# Dataset content start
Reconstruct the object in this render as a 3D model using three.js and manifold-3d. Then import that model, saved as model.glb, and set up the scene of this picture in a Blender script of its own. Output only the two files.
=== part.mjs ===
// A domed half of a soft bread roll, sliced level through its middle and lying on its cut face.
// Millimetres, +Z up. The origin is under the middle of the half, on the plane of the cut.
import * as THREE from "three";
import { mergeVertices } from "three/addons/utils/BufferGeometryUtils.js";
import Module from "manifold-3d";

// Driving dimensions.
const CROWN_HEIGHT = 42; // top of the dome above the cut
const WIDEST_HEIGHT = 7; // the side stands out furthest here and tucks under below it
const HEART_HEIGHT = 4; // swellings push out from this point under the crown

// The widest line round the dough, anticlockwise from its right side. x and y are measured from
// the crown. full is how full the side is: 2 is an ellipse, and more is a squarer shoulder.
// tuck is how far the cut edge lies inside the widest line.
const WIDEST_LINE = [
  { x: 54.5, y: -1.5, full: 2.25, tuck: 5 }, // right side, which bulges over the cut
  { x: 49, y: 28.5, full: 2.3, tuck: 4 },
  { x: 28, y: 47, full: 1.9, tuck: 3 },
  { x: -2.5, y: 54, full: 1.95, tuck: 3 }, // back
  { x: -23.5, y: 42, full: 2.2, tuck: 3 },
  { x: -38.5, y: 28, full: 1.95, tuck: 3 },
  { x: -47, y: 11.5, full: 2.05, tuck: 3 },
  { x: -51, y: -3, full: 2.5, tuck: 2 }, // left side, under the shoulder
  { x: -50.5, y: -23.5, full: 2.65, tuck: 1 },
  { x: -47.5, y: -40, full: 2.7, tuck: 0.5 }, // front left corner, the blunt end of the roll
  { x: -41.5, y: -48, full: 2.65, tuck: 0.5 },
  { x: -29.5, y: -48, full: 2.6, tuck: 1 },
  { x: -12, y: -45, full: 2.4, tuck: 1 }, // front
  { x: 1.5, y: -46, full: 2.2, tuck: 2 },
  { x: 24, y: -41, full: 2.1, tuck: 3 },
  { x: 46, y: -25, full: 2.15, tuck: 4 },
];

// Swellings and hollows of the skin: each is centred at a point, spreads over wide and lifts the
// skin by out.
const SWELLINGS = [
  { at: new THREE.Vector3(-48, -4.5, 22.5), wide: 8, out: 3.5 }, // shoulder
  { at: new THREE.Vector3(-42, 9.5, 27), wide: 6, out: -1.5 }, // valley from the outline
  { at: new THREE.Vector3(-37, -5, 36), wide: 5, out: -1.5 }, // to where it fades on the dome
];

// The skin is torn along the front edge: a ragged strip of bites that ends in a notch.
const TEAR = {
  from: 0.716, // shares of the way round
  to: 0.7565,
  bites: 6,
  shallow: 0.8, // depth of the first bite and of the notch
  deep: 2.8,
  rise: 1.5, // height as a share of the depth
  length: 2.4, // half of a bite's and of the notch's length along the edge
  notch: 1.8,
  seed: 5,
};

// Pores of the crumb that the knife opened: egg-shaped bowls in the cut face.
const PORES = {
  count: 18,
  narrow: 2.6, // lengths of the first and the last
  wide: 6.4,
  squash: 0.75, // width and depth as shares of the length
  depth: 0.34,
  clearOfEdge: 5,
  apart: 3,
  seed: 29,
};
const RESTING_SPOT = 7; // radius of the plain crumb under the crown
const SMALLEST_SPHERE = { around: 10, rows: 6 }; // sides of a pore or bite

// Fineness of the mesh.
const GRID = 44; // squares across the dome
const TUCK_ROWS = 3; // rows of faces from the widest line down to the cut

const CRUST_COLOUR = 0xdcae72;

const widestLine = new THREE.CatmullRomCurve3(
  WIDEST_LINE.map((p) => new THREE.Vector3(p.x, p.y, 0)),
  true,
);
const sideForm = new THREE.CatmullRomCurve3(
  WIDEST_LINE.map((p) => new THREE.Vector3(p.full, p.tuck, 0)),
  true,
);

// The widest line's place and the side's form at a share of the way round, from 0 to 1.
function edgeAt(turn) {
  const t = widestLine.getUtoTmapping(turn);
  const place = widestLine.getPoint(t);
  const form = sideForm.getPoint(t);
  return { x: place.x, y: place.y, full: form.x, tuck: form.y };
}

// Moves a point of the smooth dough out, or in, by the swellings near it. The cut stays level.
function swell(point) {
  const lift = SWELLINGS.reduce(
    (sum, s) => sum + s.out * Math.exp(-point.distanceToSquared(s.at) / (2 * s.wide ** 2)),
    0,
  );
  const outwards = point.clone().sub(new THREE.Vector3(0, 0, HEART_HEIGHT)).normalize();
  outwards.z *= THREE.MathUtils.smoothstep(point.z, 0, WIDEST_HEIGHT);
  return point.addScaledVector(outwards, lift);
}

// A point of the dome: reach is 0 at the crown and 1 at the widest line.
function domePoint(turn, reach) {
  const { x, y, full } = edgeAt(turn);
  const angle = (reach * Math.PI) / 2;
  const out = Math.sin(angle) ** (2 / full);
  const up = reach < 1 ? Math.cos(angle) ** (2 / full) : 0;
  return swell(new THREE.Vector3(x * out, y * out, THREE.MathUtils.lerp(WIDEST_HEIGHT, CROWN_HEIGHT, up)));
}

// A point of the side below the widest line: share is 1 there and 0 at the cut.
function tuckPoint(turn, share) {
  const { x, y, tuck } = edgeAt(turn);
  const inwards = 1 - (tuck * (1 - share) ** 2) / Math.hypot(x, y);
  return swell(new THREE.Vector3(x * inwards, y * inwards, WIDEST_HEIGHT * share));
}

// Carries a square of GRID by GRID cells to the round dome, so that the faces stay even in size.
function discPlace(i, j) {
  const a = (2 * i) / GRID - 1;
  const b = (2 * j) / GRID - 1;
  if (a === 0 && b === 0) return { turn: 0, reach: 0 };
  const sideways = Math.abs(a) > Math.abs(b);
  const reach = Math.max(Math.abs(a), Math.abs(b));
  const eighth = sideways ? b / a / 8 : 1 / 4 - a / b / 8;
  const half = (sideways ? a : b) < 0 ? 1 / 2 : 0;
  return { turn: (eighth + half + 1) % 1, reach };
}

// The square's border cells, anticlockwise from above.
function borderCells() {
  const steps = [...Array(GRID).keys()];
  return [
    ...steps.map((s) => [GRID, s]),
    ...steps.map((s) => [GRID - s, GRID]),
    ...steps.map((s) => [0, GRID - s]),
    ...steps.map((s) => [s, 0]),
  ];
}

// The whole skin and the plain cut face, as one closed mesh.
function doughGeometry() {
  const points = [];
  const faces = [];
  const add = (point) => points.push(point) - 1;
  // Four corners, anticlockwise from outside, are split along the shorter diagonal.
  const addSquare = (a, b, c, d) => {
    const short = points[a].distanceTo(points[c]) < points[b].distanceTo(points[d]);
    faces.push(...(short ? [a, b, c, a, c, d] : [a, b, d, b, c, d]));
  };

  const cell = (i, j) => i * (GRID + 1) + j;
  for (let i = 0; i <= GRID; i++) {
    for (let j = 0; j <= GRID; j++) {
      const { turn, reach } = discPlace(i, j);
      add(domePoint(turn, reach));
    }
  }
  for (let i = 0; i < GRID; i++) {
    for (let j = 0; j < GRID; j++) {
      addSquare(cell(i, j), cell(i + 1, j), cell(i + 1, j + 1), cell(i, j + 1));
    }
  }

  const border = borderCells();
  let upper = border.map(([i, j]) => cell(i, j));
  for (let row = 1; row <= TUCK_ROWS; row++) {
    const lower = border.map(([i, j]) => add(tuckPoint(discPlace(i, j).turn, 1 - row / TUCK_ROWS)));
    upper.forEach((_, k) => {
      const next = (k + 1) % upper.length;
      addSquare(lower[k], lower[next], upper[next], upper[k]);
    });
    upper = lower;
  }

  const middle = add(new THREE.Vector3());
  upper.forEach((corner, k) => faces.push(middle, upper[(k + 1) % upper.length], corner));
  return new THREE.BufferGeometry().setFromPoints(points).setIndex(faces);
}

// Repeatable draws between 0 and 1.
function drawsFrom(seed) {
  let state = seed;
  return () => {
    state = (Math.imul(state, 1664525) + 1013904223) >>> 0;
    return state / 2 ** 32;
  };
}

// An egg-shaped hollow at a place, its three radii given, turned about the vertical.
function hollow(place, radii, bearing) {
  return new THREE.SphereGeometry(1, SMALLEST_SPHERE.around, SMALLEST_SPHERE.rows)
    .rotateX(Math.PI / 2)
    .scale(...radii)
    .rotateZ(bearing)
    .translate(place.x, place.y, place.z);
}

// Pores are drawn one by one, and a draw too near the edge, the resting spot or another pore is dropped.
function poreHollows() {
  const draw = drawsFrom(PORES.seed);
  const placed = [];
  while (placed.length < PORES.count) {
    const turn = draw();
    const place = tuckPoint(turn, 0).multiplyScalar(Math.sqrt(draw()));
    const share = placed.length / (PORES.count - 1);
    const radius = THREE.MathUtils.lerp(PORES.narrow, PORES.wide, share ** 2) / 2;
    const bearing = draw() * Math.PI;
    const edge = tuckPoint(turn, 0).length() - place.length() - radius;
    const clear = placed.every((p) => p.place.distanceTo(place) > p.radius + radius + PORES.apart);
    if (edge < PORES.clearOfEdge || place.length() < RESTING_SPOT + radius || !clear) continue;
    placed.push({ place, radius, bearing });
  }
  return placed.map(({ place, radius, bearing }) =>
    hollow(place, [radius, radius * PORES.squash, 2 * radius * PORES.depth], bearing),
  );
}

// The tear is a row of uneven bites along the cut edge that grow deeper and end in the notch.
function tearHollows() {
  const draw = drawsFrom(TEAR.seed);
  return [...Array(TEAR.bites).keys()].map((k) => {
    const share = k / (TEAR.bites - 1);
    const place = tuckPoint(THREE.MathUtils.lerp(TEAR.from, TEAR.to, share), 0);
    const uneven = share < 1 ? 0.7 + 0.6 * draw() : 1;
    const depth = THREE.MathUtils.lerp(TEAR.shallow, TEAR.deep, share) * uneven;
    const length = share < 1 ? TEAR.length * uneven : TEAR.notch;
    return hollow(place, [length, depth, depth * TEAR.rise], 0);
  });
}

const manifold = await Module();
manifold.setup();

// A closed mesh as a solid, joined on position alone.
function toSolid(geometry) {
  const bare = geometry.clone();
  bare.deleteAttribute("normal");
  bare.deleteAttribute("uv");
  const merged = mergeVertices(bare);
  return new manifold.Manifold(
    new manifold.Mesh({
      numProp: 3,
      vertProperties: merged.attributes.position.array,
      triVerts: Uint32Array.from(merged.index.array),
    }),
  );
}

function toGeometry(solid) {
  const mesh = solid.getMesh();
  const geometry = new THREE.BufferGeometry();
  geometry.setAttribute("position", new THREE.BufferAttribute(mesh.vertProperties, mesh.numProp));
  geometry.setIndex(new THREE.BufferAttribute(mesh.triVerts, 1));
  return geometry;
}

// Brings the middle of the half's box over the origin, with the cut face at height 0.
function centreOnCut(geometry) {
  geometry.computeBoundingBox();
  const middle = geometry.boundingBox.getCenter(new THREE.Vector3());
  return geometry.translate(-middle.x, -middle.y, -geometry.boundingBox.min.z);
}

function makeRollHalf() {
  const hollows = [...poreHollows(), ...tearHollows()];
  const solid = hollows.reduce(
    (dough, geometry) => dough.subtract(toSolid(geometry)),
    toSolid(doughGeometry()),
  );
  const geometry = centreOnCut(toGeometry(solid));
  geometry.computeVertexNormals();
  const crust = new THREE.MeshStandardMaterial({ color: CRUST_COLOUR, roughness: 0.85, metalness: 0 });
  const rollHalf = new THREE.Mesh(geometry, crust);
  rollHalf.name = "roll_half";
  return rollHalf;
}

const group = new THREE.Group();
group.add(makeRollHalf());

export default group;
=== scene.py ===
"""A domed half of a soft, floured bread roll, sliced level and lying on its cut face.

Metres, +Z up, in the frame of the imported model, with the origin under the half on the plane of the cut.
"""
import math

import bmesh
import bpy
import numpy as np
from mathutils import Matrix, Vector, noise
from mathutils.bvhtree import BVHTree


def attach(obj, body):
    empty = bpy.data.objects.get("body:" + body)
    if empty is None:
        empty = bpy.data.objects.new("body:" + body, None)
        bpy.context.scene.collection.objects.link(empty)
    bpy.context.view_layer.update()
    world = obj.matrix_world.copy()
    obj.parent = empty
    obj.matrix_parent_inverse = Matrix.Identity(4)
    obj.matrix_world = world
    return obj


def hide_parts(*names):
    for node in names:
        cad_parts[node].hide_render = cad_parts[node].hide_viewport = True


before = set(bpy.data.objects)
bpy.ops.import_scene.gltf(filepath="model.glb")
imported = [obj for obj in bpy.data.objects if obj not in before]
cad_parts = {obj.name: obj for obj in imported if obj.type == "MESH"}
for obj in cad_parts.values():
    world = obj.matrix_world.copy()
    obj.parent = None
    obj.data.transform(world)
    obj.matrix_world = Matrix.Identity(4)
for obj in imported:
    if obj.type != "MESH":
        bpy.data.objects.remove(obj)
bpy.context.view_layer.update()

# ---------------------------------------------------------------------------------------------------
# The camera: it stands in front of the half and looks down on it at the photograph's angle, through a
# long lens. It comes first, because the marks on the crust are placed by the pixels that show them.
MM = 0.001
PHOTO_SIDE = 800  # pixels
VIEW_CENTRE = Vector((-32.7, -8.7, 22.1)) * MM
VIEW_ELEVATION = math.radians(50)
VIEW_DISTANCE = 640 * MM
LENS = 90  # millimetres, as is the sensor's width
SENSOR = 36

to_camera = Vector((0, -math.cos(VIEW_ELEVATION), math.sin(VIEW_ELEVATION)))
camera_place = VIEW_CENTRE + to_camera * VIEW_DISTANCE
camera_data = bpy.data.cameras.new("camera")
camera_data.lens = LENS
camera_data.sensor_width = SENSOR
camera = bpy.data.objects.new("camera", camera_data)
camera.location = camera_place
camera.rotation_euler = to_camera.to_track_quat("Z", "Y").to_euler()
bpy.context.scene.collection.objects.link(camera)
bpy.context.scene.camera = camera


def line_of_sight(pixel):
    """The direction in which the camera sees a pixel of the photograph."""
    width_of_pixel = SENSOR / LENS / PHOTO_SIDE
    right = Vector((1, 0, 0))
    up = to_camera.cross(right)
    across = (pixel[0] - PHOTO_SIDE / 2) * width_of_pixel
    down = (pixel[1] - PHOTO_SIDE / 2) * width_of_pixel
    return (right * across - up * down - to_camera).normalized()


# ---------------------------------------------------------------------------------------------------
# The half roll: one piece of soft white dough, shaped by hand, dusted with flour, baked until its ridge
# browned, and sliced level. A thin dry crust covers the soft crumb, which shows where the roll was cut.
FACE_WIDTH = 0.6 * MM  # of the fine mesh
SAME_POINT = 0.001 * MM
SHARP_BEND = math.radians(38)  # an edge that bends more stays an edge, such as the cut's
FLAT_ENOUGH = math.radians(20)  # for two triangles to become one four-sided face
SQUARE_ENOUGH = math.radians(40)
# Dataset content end
Your task is to extract exactly the lines starting at the line with "from mathutils import Matrix, Vector, noise" and ending at the line with "bpy.context.scene.collection.objects.link(empty)", including both ends, and no other lines.

Written answer:
from mathutils import Matrix, Vector, noise
from mathutils.bvhtree import BVHTree


def attach(obj, body):
    empty = bpy.data.objects.get("body:" + body)
    if empty is None:
        empty = bpy.data.objects.new("body:" + body, None)
        bpy.context.scene.collection.objects.link(empty)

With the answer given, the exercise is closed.